PELUANG kerja sama bilateral yang terjalin antara Indonesia dengan Republik Demokratik Timor Leste diyakini mampu memupus ganjalan yang pernah dirasakan oleh masyarakat antarkedua negara.

"Disadari ada persoalan yang belum selesai dan harus dituntaskan. Itu butuh waktu yang tidak bisa ditempuh dalam waktu setahun atau dua tahun," ucap Wakil Ketua Komisi I DPR RI, Tubagus Hasanuddin saat berbincang dengan gresnews.com, Jakarta, Sabtu (19/5). Pernyataan politisi PDI Perjuangan itu menanggapi peringatan Hari Kemerdekaan Timor Leste yang diperingati pada hari ini.

Bagaimana pemerintah kedua negara bisa menempuh upaya kerja sama, misalnya kerja sama di bidang ekonomi, apabila masih ada yang mengganjal? "Harus ada upaya simultan, kerja sama politik dan ekonomi serta kultural. karena orang Timor Leste dan Nusa Tenggara Timur itu hampir sama. Kultur itu bisa terjalin dengan baik kalau secara simultan terjadi penyelesaian masalah itu. Kalau kita menutup diri, maka kita akan menimbulkan ketegangan yang tidak ada artinya karena tak menguntungkan bagi kedua belah pihak," ujarnya.

Pendapat senada disampaikan Direktur Eksekutif Indonesia Center for Democracy, Diplomacy and Defence (IC3D), Teuku Rezasyah. "Kita harus menghilangkan trauma sejarah ini. Patut disadari, bahwa dengan bergabung bersama Indonesia sekitar 23 tahun lamanya, pencapaian Timor Leste jauh lebih banyak ketimbang keberadaannya sekitar 300 tahun di bawah Portugal," ujarnya.

Rekonsiliasi
Tubagus Hasanuddin menambahkan, penyelesaian itu tergantung situasi hubungan kedua negara. "Secara prinsip ada masalah administrasi, juga menyangkut problem bargaining antarkedua belah pihak. Selama itu belum terselesaikan dengan baik, kondisi kedua negara masih tidak bagus, akan tetap berlarut-larut," ujar politikus PDI Perjuangan itu.

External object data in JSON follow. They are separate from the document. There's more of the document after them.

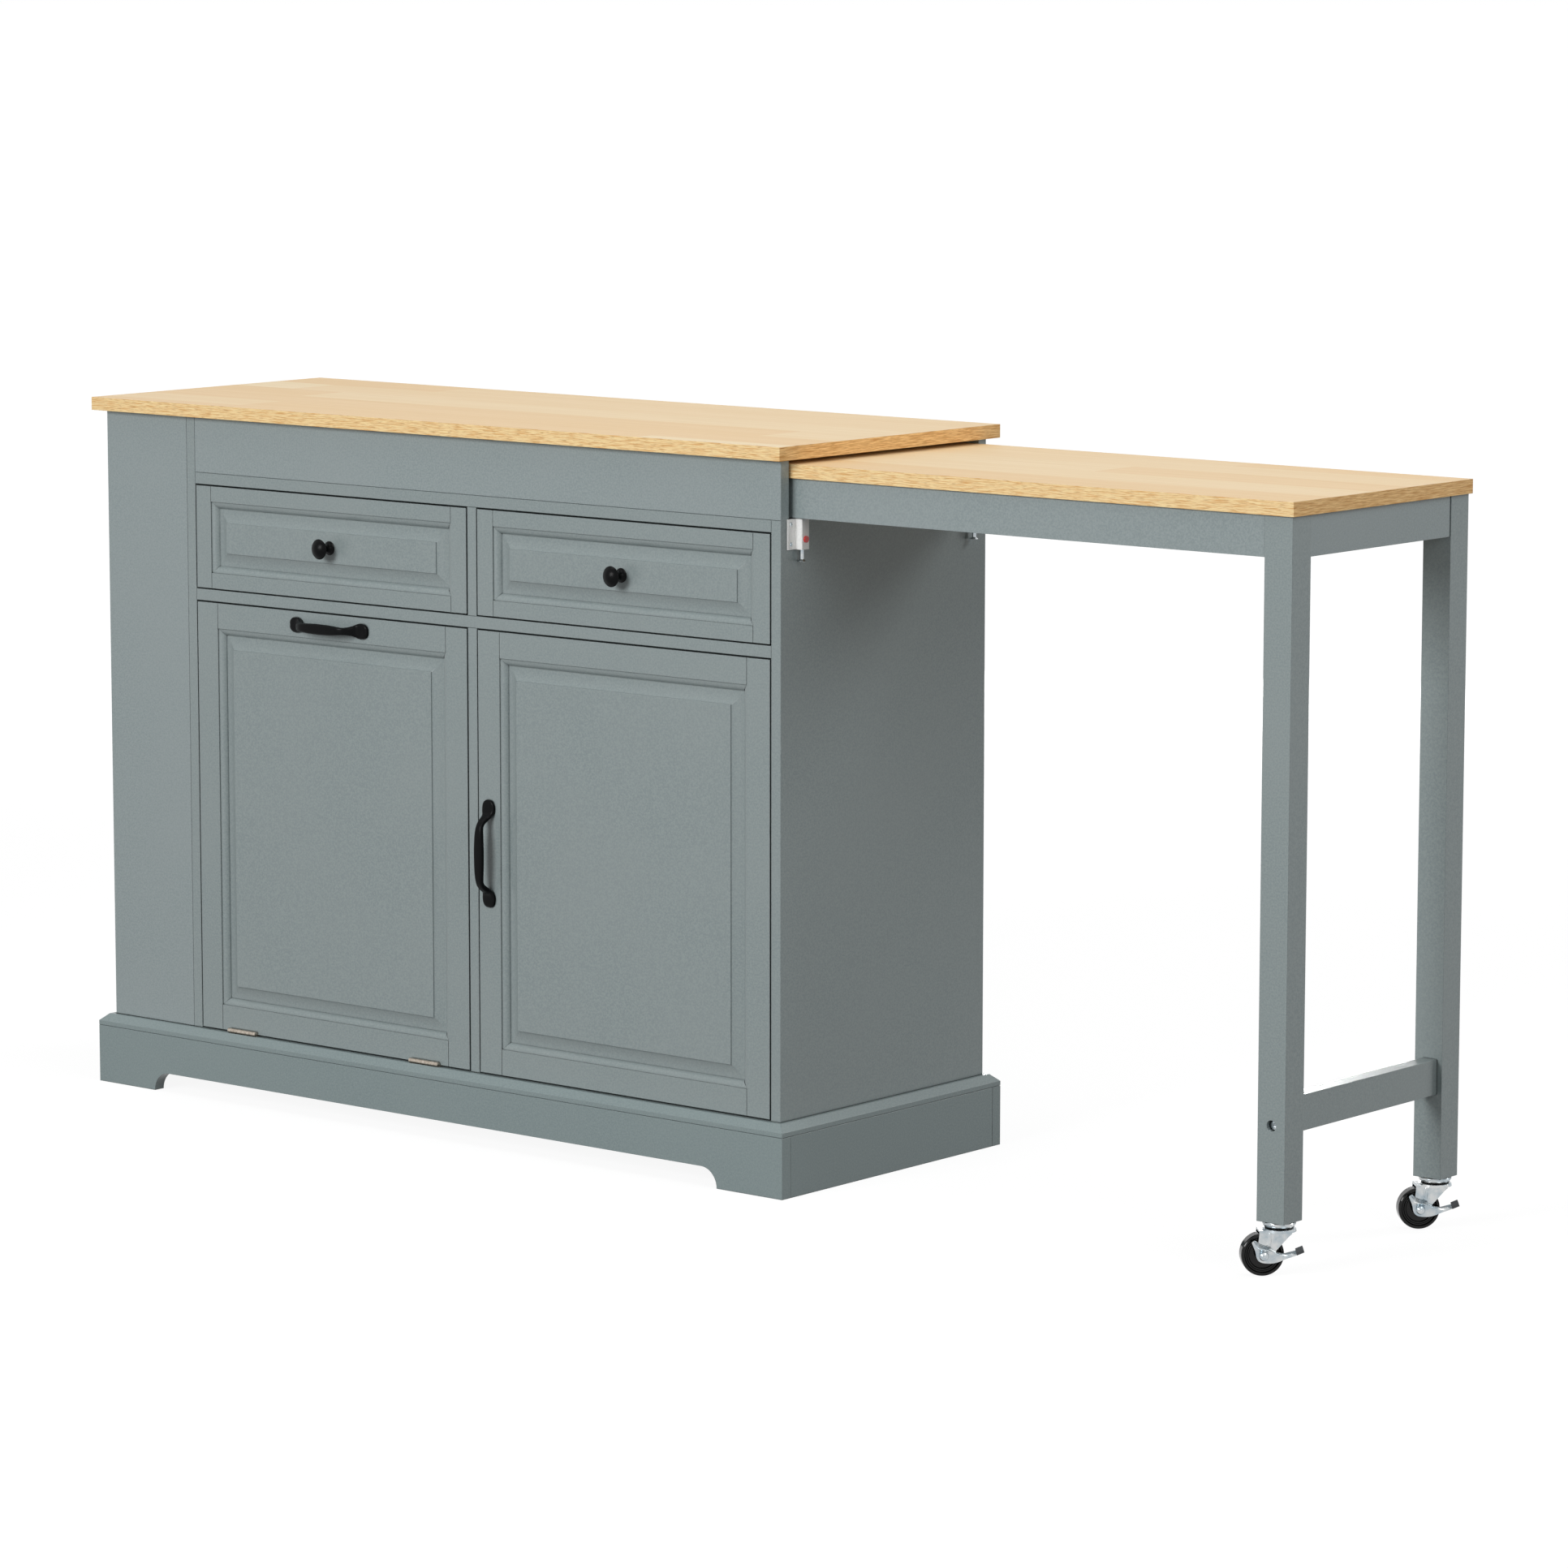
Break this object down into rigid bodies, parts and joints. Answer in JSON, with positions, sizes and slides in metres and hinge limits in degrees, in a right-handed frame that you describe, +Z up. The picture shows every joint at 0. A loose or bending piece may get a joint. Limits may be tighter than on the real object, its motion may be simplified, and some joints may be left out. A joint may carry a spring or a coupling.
{
  "type": "kitchen island",
  "caption": "Painted kitchen island with oak-look worktop, slide-out dining table on braked casters, tilt-out bin door, storage door, drawers and an open side rack.",
  "frame": {"origin": "middle of the island's footprint on the floor, with the table slid out", "axes": "+X towards the slide-out table, +Y towards the island's back, +Z up; doors and drawers face -Y"},
  "size_m": [1.9064, 0.4448, 0.9144],
  "materials": {
    "paint": "satin grey-blue paint over MDF",
    "oak_laminate": "light oak laminate, matte",
    "box_board": "satin grey-blue foil on particle board",
    "black_metal": "satin black powder coat on zinc alloy",
    "zinc_steel": "bright zinc plate",
    "nickel_steel": "satin nickel plate",
    "wheel_plastic": "glossy black hard plastic",
    "white_plastic": "white moulded plastic",
    "red_plastic": "glossy red plastic"
  },
  "bodies": {
    "cabinet": {"worktop": "oak_laminate", "front_fascia": "paint", "back_fascia": "paint", "rack_face_boards": "paint", "left_inner_panel": "paint", "right_side_panel": "paint", "centre_dividers": "paint", "table_deck": "paint", "drawer_shelf": "paint", "cabinet_floor": "paint", "back_panel": "paint", "storage_shelf": "paint", "side_rack": "paint", "plinth_front": "paint", "plinth_back": "paint", "plinth_ends": "paint", "plinth_blocks": "paint", "plinth_cap": "paint", "stop_blocks": "paint", "latch_housings": "white_plastic", "drawer_slides": "zinc_steel", "tilt_hinge_leaves": "nickel_steel", "door_hinge_arms": "zinc_steel"},
    "table": {"table_top": "oak_laminate", "table_rails": "paint", "table_leg_front": "paint", "table_leg_back": "paint", "leg_stretcher": "paint", "stretcher_bolts": "zinc_steel", "table_glides": "white_plastic", "caster_stems": "zinc_steel"},
    "caster_front": {"caster_fork_front": "zinc_steel", "caster_axle_front": "zinc_steel"},
    "wheel_front": {"caster_wheel_front": "wheel_plastic"},
    "lever_front": {"brake_lever_front": "zinc_steel"},
    "caster_back": {"caster_fork_back": "zinc_steel", "caster_axle_back": "zinc_steel"},
    "wheel_back": {"caster_wheel_back": "wheel_plastic"},
    "lever_back": {"brake_lever_back": "zinc_steel"},
    "drawer_left": {"drawer_front_left": "paint", "drawer_box_left": "box_board", "drawer_knob_left": "black_metal", "drawer_runner_left": "zinc_steel"},
    "drawer_right": {"drawer_front_right": "paint", "drawer_box_right": "box_board", "drawer_knob_right": "black_metal", "drawer_runner_right": "zinc_steel"},
    "tilt_door": {"tilt_door_frame": "paint", "tilt_door_panel": "paint", "tilt_door_pull": "black_metal", "tilt_door_leaves": "nickel_steel", "bin_frame": "box_board"},
    "storage_door": {"storage_door_frame": "paint", "storage_door_panel": "paint", "storage_door_pull": "black_metal", "door_hinge_cups": "zinc_steel"},
    "latch_bolt_front": {"latch_bolt_front": "zinc_steel"},
    "latch_bolt_back": {"latch_bolt_back": "zinc_steel"},
    "latch_button_front": {"latch_button_front": "red_plastic"},
    "latch_button_back": {"latch_button_back": "red_plastic"}
  },
  "joints": [
    {"name": "table_slide", "type": "slide", "parent": "cabinet", "child": "table", "axis": [-1, 0, 0], "range_m": [0, 0.644]},
    {"name": "caster_front_swivel", "type": "hinge", "parent": "table", "child": "caster_front", "pos_m": [0.92127, -0.1579, 0.056], "axis": [0, 0, 1], "continuous": true},
    {"name": "wheel_front_roll", "type": "hinge", "parent": "caster_front", "child": "wheel_front", "pos_m": [0.90713, -0.17204, 0.025], "axis": [0.7071, -0.7071, 0], "continuous": true},
    {"name": "lever_front_brake", "type": "hinge", "parent": "caster_front", "child": "lever_front", "pos_m": [0.90713, -0.17204, 0.025], "axis": [-0.7071, 0.7071, 0], "range_deg": [0, 25]},
    {"name": "caster_back_swivel", "type": "hinge", "parent": "table", "child": "caster_back", "pos_m": [0.92127, 0.1646, 0.056], "axis": [0, 0, 1], "continuous": true},
    {"name": "wheel_back_roll", "type": "hinge", "parent": "caster_back", "child": "wheel_back", "pos_m": [0.90713, 0.15046, 0.025], "axis": [0.7071, -0.7071, 0], "continuous": true},
    {"name": "lever_back_brake", "type": "hinge", "parent": "caster_back", "child": "lever_back", "pos_m": [0.90713, 0.15046, 0.025], "axis": [-0.7071, 0.7071, 0], "range_deg": [0, 25]},
    {"name": "drawer_left_slide", "type": "slide", "parent": "cabinet", "child": "drawer_left", "axis": [0, -1, 0], "range_m": [0, 0.25]},
    {"name": "drawer_right_slide", "type": "slide", "parent": "cabinet", "child": "drawer_right", "axis": [0, -1, 0], "range_m": [0, 0.25]},
    {"name": "tilt_door_hinge", "type": "hinge", "parent": "cabinet", "child": "tilt_door", "pos_m": [-0.53573, -0.20105, 0.0943], "axis": [1, 0, 0], "range_deg": [0, 35]},
    {"name": "storage_door_hinge", "type": "hinge", "parent": "cabinet", "child": "storage_door", "pos_m": [0.19577, -0.19765, 0.3745], "axis": [0, 0, 1], "range_deg": [0, 95]},
    {"name": "latch_front_bolt", "type": "slide", "parent": "cabinet", "child": "latch_bolt_front", "axis": [0, 0, 1], "range_m": [0, 0.01]},
    {"name": "latch_front_release", "type": "slide", "parent": "cabinet", "child": "latch_button_front", "axis": [-1, 0, 0], "range_m": [0, 0.0015], "stiffness_N_per_m": 400, "springref_m": -0.001},
    {"name": "latch_back_bolt", "type": "slide", "parent": "cabinet", "child": "latch_bolt_back", "axis": [0, 0, 1], "range_m": [0, 0.01]},
    {"name": "latch_back_release", "type": "slide", "parent": "cabinet", "child": "latch_button_back", "axis": [-1, 0, 0], "range_m": [0, 0.0015], "stiffness_N_per_m": 400, "springref_m": -0.001}
  ]
}
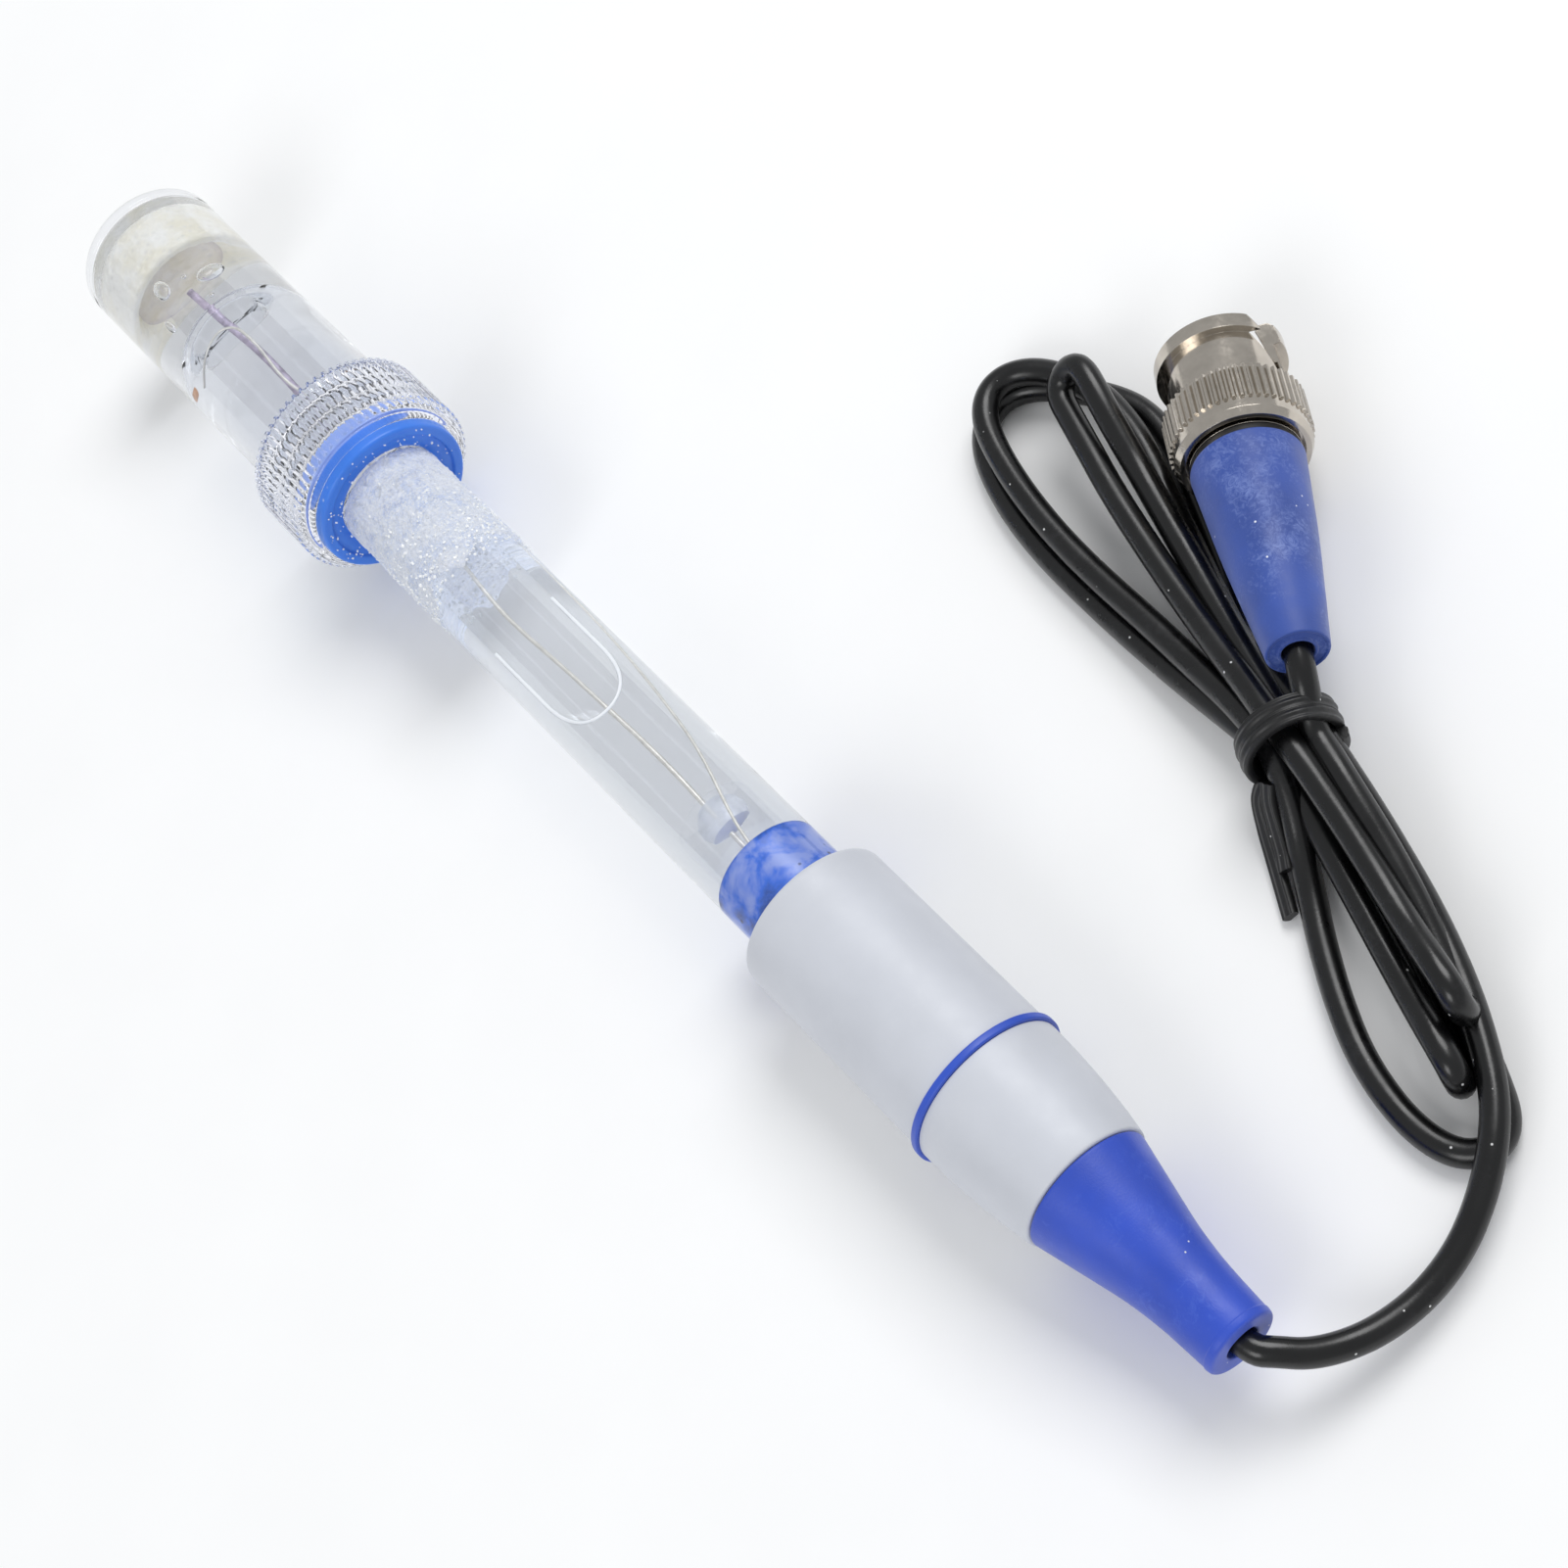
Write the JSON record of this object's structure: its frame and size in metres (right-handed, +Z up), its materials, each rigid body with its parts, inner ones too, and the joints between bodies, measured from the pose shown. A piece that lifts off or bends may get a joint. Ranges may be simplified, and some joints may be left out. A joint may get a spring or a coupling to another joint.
{
  "type": "laboratory pH electrode",
  "caption": "Glass-body combination pH electrode stored in its soaking bottle, with a coiled cable held by a wire tie and a bayonet coaxial plug.",
  "frame": {"origin": "centre of the bottom of the box round the electrode in its bottle, on the surface it lies on", "axes": "+X along the electrode from the bottle towards the strain relief, +Z up, the cable and plug lie towards +Y"},
  "size_m": [0.1925, 0.0838, 0.0219],
  "materials": {
    "clear_glass": "clear",
    "bulb_glass": "clear",
    "ceramic": "matte",
    "coated_silver": "satin",
    "silver": "bright",
    "electrolyte": "clear liquid",
    "white_seal": "satin",
    "blue_stopper": "gloss",
    "grey_handle": "satin",
    "resin": "gloss",
    "blue_ring": "satin",
    "blue_rubber": "satin",
    "clear_bottle": "clear",
    "sponge": "matte",
    "solution": "clear liquid",
    "gasket": "satin",
    "cable": "satin",
    "tie": "satin",
    "nickel": "polished plating",
    "insulator": "satin",
    "gold_contact": "polished",
    "black_ring": "matte",
    "blue_boot": "matte",
    "seal_rubber": "satin"
  },
  "bodies": {
    "electrode": {"body_tube": "clear_glass", "inner_stem": "bulb_glass", "ceramic_junction": "ceramic", "measuring_wire": "coated_silver", "reference_wire": "silver", "reference_electrolyte": "electrolyte", "stem_seal": "white_seal", "stopper": "blue_stopper", "handle_front": "grey_handle", "handle_rear": "grey_handle", "potting": "resin", "trim_ring": "blue_ring", "strain_relief": "blue_rubber", "cable_lead": "cable", "cable_hank": "cable", "cable_tail": "cable", "cable_tie": "tie", "plug_body": "nickel", "plug_seal": "seal_rubber", "plug_clip": "nickel", "plug_insulator": "insulator", "contact_pin": "gold_contact", "rear_ring": "black_ring", "plug_boot": "blue_boot"},
    "gasket": {"bottle_gasket": "gasket"},
    "cap": {"bottle_cap": "clear_bottle"},
    "bottle": {"bottle": "clear_bottle", "sponge": "sponge", "storage_solution": "solution"},
    "washer": {"spring_washer": "nickel"},
    "sleeve": {"plug_sleeve": "nickel"}
  },
  "joints": [
    {"name": "gasket_pull", "type": "slide", "parent": "electrode", "child": "gasket", "axis": [-0.9998, 0, 0.0209], "range_m": [0, 0.08]},
    {"name": "bottle_unscrew", "type": "slide", "parent": "gasket", "child": "bottle", "axis": [-0.9998, 0, 0.0209], "range_m": [0, 0.008]},
    {"name": "cap_turn", "type": "hinge", "parent": "gasket", "child": "cap", "pos_m": [-0.04639, 0, 0.01093], "axis": [0.9998, 0, -0.0209], "range_deg": [0, 1200]},
    {"name": "sleeve_turn", "type": "hinge", "parent": "electrode", "child": "washer", "pos_m": [0.02832, 0.06207, 0.00841], "axis": [0.852, -0.4939, 0.1736], "continuous": true},
    {"name": "sleeve_push", "type": "slide", "parent": "washer", "child": "sleeve", "axis": [-0.852, 0.4939, -0.1736], "range_m": [0, 0.0006], "stiffness_N_per_m": 2000}
  ],
  "couplings": [
    {"joint": "cap_turn", "follows": "bottle_unscrew", "rad_per_m": 2618}
  ]
}
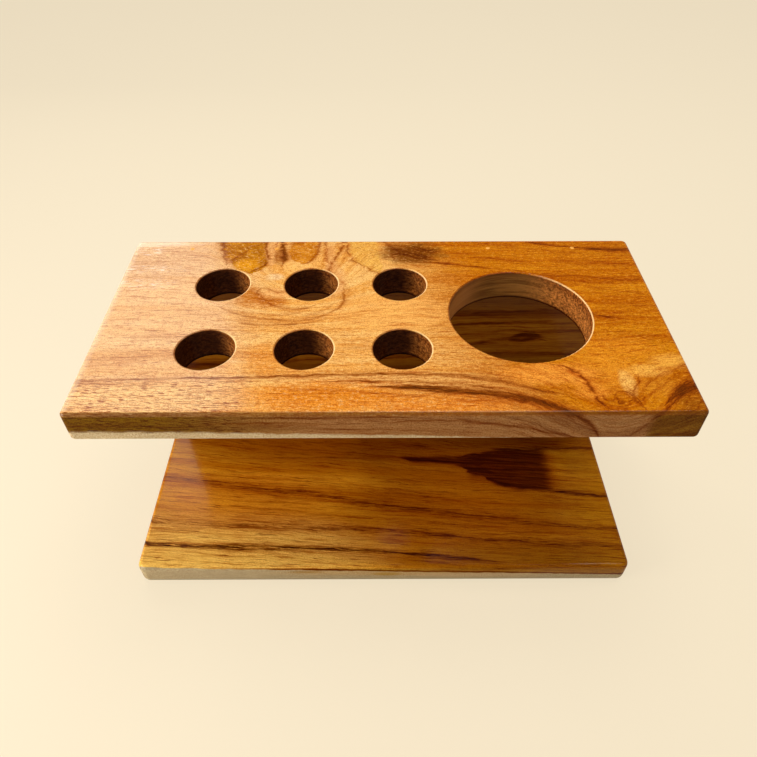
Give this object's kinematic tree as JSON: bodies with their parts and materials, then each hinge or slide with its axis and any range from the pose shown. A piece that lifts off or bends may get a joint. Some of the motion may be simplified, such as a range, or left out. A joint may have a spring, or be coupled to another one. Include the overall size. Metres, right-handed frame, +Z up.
{
  "type": "tool stand",
  "caption": "Varnished teak desk stand: bored top board on a full-width back board above a plain bottom board, open in front and at both ends, for upright tools and a cup.",
  "frame": {"origin": "middle of the underside, on the surface the stand rests on", "axes": "+X to the right along the boards, +Y to the back board, +Z up"},
  "size_m": [0.3, 0.145, 0.154],
  "materials": {
    "teak": "gloss varnish over oiled teak",
    "filler": "pale wood filler under varnish",
    "nail_steel": "bright steel"
  },
  "bodies": {
    "root": {"top_board": "teak", "back_board": "teak", "bottom_board": "teak", "top_nails": "nail_steel", "bottom_nails": "nail_steel", "top_filler_plug_1": "filler", "top_filler_plug_2": "filler", "top_filler_plug_3": "filler", "top_filler_plug_4": "filler", "bottom_filler_plug_1": "filler", "bottom_filler_plug_2": "filler", "bottom_filler_plug_3": "filler", "bottom_filler_plug_4": "filler"}
  },
  "joints": []
}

Tubagus menilai, kerja sama bilateral bisa diartikan adanya upaya rekonsiliasi hubungan yang harmonis di antara kedua belah pihak. "Mudah-mudahan kedua belah pihak bisa meredam masalah itu. Walaupun masih ada hak-hak warga negara di masing-masing pihak yang belum terselesaikan," ucapnya.

Menurut dia, ada sejumlah hal yang masih mengganjal dalam hubungan di antara kedua belah pihak. Pertama, yakni adanya problem penegakan hukum dan HAM yang dirasakan pihak warga negara Timor Leste. Mereka menganggap, masalah pelanggaran HAM belum tuntas. "Walaupun ganjalan ini dari hari ke hari semakin surut dan sudah mulai dipahami oleh sebagian masyarakat Timor Leste," ujarnya.

Teuku Rezasyah menambahkan, publik kedua belah negara tidak bisa melupakan faktor warisan sejarah. Apalagi, dalam konteks hubungan kedua negara adalah produk sejarah. "Tahun 1975 itu Indonesia didesak oleh Amerika Serikat dan sekutunya Australia serta sejumlah negara di Eroa barat untuk masuk ke Timor Timur. Itu bukan kemauan Pemerintah Indonesia, melainkan keinginan pihak luar yang tak mau adanya komunisme di wilayah Asia Tenggara karena khawatir bakal berlaku efek domino," ucap Teuku.

Saat itu pihak Barat mengatakan kalau Timor Timur tidak dipegang Indonesia, ibarat Kuba di Benua Amerika yang sangat mengganggu Amerika Serikat. "Jadi pada saat itu sebenarnya kita nggak begitu sreg dengan itu. Tapi Australia mendesak. Dokumen ini termuat dalam parlemen Australia. Jadi tekanan ini yang membuat Indonesia memberanikan diri untuk masuk karena kita masih punya trauma terhadap komunisme tahun 1965," kata Teuku.

Lebih jauh Tubagus mengatakan, ganjalan lainnya dirasakan oleh masyarakat Indonesia. Sebab, ketika akhirnya rakyat Timor Leste memutuskan berpisah dari NKRI, ada masyarakat Indonesia maupun rakyat Timor Leste yang pro Indonesia terpaksa meninggalkan sebagian aset tak bergeraknya di sana. Terutama aset statis seperti rumah, tanah, dan kebun. "Ketika ramai-ramai kan mereka tidak bisa menjual aset itu. Jadi, masih ada yang mengganjal juga. Belum ada solusi yang baik. Termasuk aset-aset toko perumahan dan sebagainya.